Mayor Kevin H. White wants a cease-fire in the gentlemanly war of invective over who gets to hang on to George and Martha-Boston or Washington.

He proposed a six-month moratorium yesterday on negotiations for the planned $5-million sale of the famous Gilbert Stuart portraits of George and Martha Washington to the Smithsonian Institution's National Portrait Gallery. He said that would buy time to raise enough cash to keep the paintings in Boston.

The mayor also called in political shock troops to lead the public fundraising drive to help keep the portraits in Boston.

Mayor White and Sen. Edward M. Kennedy (D-Mass.) have banded together to block the sale by the financially troubled Boston Athenaeum, owner of the porytraits, in a retaliatory move Kennedy dubbed, "S.O.S.-Save Our Stuarts."

That Battle cry, said Kennedy, speaking at a press conference at the Museum of Fine Arts and standing below the portrait of the nation's first president that graces the front of the $1 bill, "is a message that will ring out over the countryside."

The cultural war also has drawn allegiance from former Speaker of the House John W. McCormack, Massachusetts Lt. Gov. Thomas P. O'Neill III, son of the current house speaker, and from the publishers of both of the city's daily newspapers.

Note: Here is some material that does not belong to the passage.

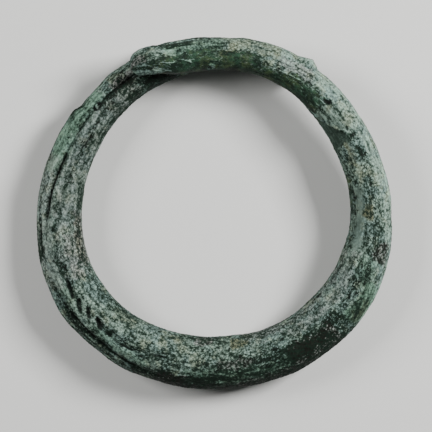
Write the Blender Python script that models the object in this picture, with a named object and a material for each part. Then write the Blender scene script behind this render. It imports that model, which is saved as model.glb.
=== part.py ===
"""A coiled bronze bracelet of one solid bar, lying on its side.

The bar is thickest opposite its ends and tapers towards both. It is bent into a little more than one
turn, so that its upper end lies over its lower one. Metres, +Z up. The bracelet lies on the plane z = 0,
with the origin under the middle of its outline.
"""

from math import cos, degrees, pi, radians, sin, sqrt

import bmesh
import bpy
from mathutils import Vector

MM = 0.001

# The ring and the bar, at the bar's thickest
RING_RADIUS = 36.1 * MM
BAR_WIDTH = 12.2 * MM
BAR_HEIGHT = 11.0 * MM
COIL_GAP = 0.4 * MM

# Angles round the ring are in degrees, from +X towards +Y, and run on past 360 along the bar
LOWER_END = 57.0
UPPER_END = 479.8
LOWER_END_ROUNDING = 3.2 * MM
UPPER_END_ROUNDING = 1.7 * MM
CLIMB_START = 296.0

# The bar's course from its lower end to its upper one. Each row holds the angle, the distance of the bar's
# middle from the ring's centre as a share of RING_RADIUS, and the bar's width as a share of BAR_WIDTH.
COURSE = (
    (57, 1.057, 0.480),
    (75, 1.034, 0.570),
    (90, 1.028, 0.620),
    (105, 1.026, 0.670),
    (120, 1.018, 0.730),
    (150, 0.995, 0.785),
    (180, 1.008, 0.845),
    (212, 1.024, 0.950),
    (228, 1.004, 0.950),
    (240, 0.990, 0.990),
    (256, 0.970, 1.000),
    (275, 0.961, 0.985),
    (300, 0.976, 0.985),
    (330, 0.992, 0.945),
    (345, 0.997, 0.875),
    (360, 0.992, 0.780),
    (385, 0.984, 0.735),
    (396, 0.986, 0.730),
    (406, 0.998, 0.690),
    (420, 1.017, 0.645),
    (440, 1.023, 0.630),
    (450, 1.009, 0.590),
    (465, 1.013, 0.580),
    (472, 1.051, 0.560),
    (477, 1.076, 0.520),
    (479.8, 1.080, 0.460),
)

# The three places where the worn underside rests, and how far it arches clear between them
REST_ANGLES = (88.0, 190.0, 292.0)
REST_ARCH = 0.8 * MM
WORN_DEPTH = 0.22 * MM

# Places round the bar's section are in degrees too: 0 faces outwards and CREST straight up
CREST = 90.0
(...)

Kennedy's support for White's campaign is considered of the tension between them since the mayor said he lost the 1972 Democratic vice president nomination because Kennedy refused to support him.

The fund-raising campaign will raise money for the Museum of Fine Arts to purchase the portraits from the Athenaeum.

"About $2.5 million ought to do it," said White, "plus some sweets."